■ Extracted data:
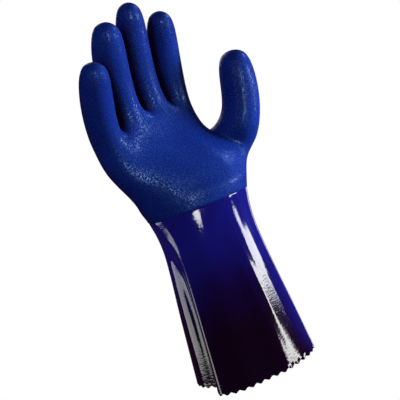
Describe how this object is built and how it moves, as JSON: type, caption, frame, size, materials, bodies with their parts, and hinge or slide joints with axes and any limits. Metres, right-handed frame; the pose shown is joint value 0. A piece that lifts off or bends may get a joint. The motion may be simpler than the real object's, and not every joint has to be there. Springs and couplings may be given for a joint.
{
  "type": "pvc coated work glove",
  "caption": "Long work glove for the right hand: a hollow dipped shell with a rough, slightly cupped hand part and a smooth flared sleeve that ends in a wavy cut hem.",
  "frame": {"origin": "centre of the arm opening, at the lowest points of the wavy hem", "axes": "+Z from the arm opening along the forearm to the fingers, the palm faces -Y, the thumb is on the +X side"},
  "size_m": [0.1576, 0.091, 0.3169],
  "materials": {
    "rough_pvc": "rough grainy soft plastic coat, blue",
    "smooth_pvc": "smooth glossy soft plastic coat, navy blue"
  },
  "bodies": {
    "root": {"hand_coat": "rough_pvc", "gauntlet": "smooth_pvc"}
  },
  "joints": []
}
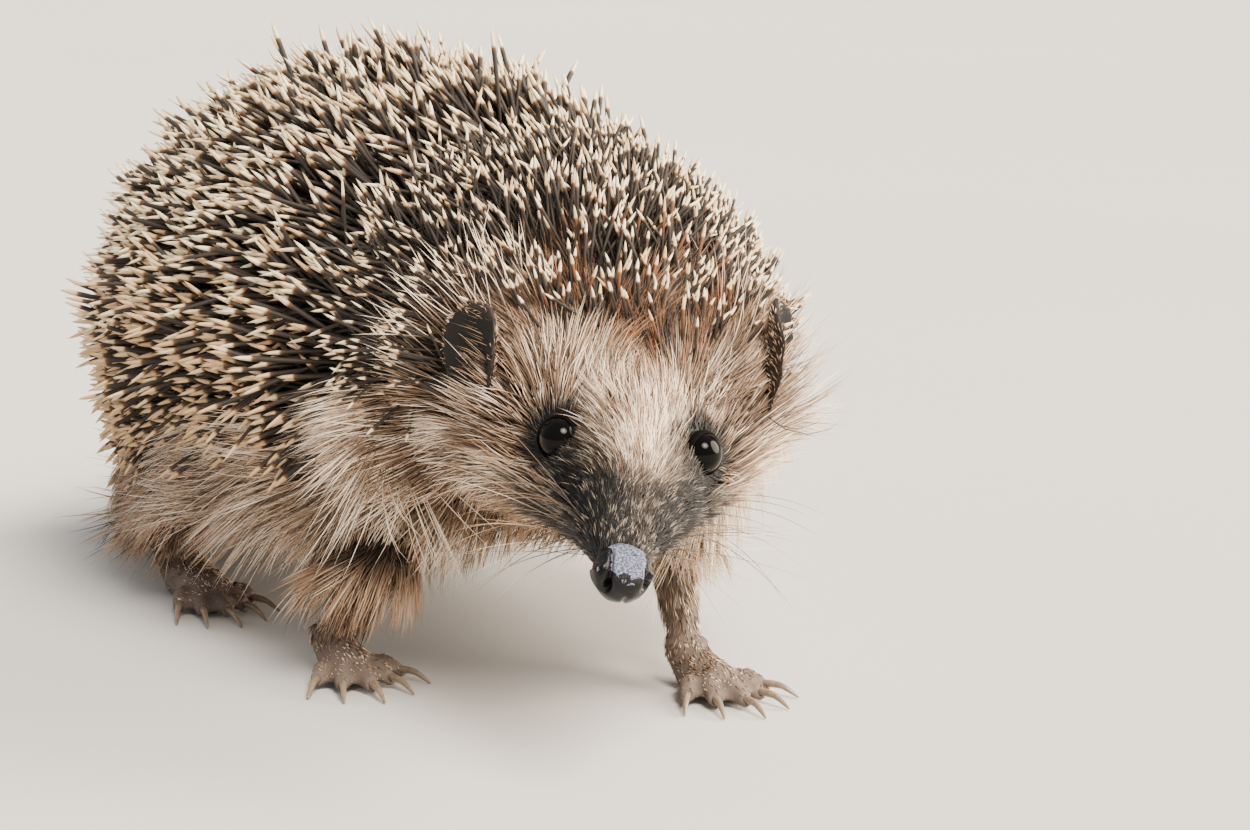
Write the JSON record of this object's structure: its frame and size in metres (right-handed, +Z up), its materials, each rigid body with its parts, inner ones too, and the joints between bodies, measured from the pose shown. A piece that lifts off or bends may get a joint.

■ Stated task:
In full and verbatim, repeat the records given above.

■ Task response:
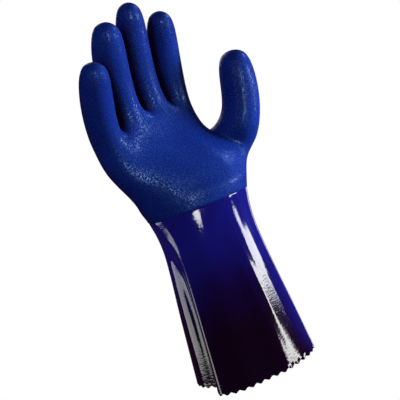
Describe how this object is built and how it moves, as JSON: type, caption, frame, size, materials, bodies with their parts, and hinge or slide joints with axes and any limits. Metres, right-handed frame; the pose shown is joint value 0. A piece that lifts off or bends may get a joint. The motion may be simpler than the real object's, and not every joint has to be there. Springs and couplings may be given for a joint.
{
  "type": "pvc coated work glove",
  "caption": "Long work glove for the right hand: a hollow dipped shell with a rough, slightly cupped hand part and a smooth flared sleeve that ends in a wavy cut hem.",
  "frame": {"origin": "centre of the arm opening, at the lowest points of the wavy hem", "axes": "+Z from the arm opening along the forearm to the fingers, the palm faces -Y, the thumb is on the +X side"},
  "size_m": [0.1576, 0.091, 0.3169],
  "materials": {
    "rough_pvc": "rough grainy soft plastic coat, blue",
    "smooth_pvc": "smooth glossy soft plastic coat, navy blue"
  },
  "bodies": {
    "root": {"hand_coat": "rough_pvc", "gauntlet": "smooth_pvc"}
  },
  "joints": []
}
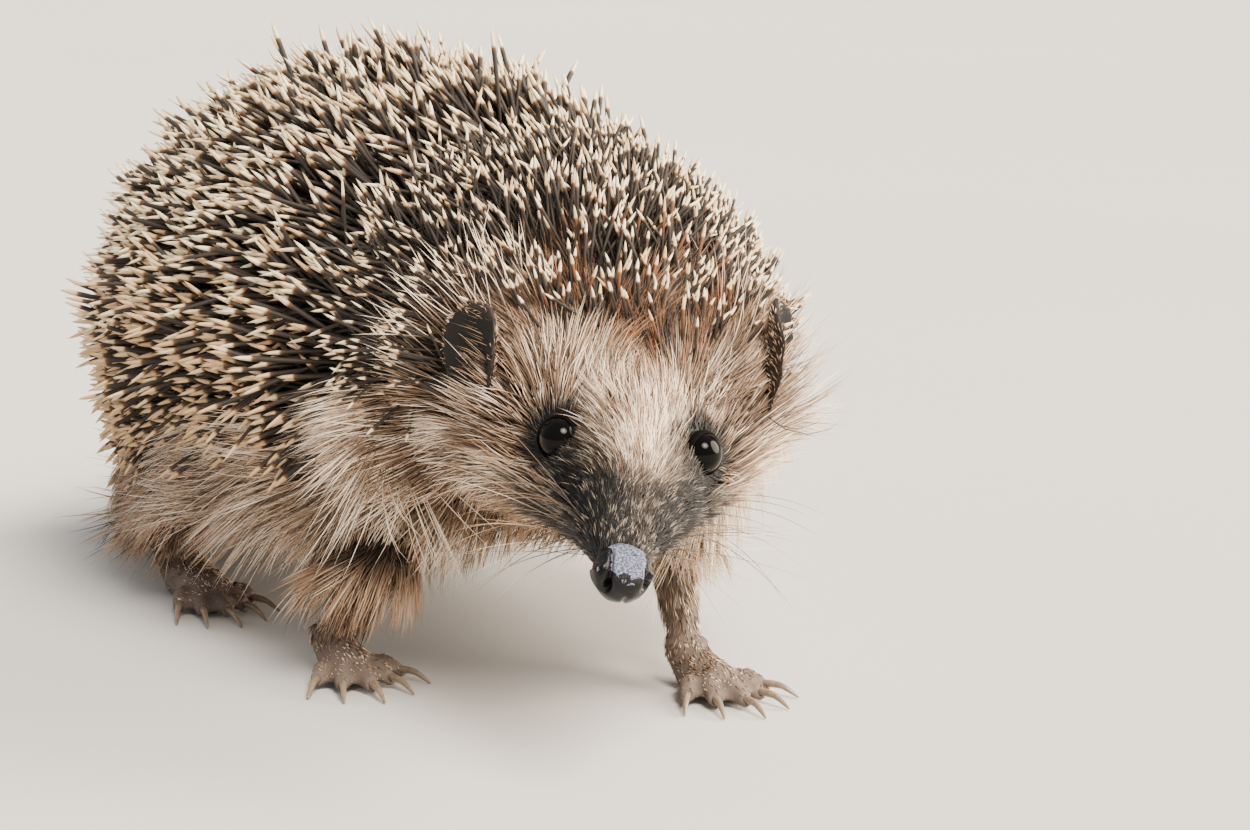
Write the JSON record of this object's structure: its frame and size in metres (right-handed, +Z up), its materials, each rigid body with its parts, inner ones too, and the joints between bodies, measured from the pose shown. A piece that lifts off or bends may get a joint.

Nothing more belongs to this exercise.